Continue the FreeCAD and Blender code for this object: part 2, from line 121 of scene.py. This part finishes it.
-- -- --
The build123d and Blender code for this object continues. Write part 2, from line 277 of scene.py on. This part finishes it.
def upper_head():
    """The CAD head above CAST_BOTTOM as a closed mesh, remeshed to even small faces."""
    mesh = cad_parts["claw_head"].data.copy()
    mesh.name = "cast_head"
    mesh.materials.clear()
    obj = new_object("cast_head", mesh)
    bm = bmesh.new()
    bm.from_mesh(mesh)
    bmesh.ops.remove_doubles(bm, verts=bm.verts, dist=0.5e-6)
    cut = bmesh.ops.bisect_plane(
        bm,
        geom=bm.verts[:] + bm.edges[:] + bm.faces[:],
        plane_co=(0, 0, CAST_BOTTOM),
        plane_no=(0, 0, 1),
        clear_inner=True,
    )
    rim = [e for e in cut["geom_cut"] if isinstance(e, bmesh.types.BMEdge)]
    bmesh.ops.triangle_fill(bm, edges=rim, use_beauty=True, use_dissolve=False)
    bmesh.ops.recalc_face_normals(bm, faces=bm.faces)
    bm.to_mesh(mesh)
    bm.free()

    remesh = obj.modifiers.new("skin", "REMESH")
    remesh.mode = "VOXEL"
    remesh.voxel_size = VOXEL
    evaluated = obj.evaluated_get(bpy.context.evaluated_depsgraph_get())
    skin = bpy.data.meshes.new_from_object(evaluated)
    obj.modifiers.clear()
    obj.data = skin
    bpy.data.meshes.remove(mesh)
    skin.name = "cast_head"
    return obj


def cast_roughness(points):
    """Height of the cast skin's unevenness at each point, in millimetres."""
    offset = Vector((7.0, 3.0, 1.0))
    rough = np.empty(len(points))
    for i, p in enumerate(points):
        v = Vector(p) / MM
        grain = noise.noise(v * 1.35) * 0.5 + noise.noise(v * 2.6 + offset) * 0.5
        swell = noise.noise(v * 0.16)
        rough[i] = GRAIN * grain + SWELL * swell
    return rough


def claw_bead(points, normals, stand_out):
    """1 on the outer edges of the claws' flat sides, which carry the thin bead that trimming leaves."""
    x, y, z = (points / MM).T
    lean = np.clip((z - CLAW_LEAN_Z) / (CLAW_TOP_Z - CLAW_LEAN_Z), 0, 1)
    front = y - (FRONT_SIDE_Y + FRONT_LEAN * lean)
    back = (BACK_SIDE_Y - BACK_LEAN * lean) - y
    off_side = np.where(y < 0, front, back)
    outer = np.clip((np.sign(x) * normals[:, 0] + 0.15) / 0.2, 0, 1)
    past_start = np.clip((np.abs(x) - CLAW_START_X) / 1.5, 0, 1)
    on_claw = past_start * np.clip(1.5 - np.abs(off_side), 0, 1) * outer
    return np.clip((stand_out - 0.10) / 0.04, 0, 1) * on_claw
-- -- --
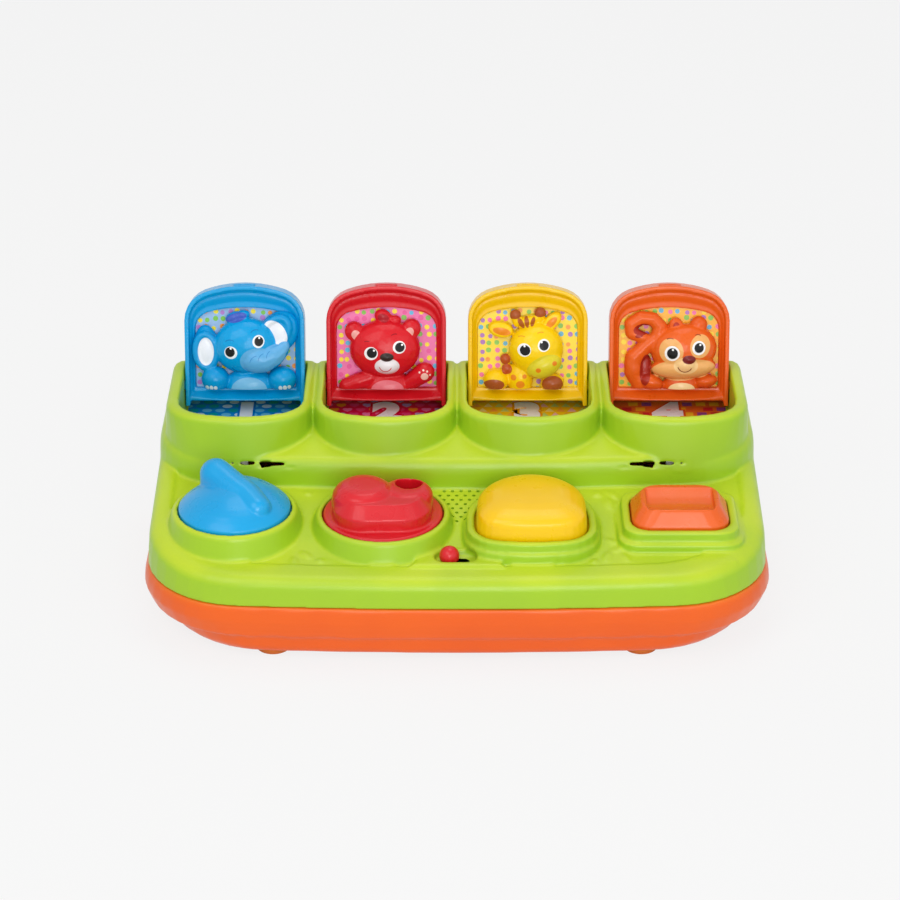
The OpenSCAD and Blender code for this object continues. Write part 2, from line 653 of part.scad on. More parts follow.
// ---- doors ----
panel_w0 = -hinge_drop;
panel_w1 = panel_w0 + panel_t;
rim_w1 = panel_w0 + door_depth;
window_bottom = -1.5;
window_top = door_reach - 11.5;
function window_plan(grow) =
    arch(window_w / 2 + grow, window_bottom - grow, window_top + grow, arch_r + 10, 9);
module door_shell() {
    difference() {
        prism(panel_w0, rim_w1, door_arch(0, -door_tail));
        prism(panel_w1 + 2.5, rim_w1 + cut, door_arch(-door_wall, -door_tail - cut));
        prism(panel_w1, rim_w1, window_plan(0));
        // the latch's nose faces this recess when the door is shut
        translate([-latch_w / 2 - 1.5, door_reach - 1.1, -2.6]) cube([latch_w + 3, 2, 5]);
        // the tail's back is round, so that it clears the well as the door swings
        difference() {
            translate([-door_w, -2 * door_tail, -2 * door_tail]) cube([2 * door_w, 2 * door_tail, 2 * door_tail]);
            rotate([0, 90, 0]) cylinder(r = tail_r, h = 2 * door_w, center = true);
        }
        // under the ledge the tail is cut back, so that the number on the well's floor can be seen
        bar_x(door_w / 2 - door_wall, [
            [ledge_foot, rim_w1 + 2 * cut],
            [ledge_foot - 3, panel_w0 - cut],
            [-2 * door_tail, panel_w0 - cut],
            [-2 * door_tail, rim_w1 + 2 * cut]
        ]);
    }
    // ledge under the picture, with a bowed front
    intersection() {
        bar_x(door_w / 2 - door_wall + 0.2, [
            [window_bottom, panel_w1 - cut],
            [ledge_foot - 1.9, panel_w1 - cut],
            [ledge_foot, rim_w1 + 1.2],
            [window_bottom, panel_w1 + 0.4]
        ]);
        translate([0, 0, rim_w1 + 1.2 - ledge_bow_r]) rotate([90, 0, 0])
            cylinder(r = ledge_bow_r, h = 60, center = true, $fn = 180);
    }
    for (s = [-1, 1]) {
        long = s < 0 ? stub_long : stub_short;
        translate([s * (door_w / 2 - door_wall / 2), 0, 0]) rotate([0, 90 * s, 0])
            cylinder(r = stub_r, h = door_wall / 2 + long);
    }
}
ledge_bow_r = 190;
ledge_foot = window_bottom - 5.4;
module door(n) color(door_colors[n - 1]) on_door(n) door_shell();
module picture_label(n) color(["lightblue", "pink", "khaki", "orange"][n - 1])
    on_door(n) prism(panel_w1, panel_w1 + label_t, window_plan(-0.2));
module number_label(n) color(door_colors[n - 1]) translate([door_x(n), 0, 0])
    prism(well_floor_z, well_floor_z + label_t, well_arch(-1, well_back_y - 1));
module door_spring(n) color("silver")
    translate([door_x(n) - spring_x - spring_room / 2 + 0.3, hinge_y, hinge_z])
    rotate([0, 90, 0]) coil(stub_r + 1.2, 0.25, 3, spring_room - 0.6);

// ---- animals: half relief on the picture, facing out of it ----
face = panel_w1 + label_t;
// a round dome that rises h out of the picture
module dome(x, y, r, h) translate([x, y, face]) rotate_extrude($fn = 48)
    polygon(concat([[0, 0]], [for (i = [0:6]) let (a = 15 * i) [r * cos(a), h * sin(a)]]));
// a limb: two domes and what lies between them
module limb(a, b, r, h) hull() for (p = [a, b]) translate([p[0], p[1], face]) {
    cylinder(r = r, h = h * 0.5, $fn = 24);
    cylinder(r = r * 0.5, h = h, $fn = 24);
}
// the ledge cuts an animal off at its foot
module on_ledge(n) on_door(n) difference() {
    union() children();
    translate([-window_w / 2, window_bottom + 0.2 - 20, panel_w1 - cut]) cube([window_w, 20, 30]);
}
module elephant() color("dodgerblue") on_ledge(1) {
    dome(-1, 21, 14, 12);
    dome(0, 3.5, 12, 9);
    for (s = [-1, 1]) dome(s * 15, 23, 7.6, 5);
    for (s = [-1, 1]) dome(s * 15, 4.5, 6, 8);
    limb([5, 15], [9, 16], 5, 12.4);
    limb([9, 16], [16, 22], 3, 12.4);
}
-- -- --
Objective: Find the word "data" and list each line it appears in.

Solution to the problem:
    mesh = cad_parts["claw_head"].data.copy()
    skin = bpy.data.meshes.new_from_object(evaluated)
    obj.data = skin
    bpy.data.meshes.remove(mesh)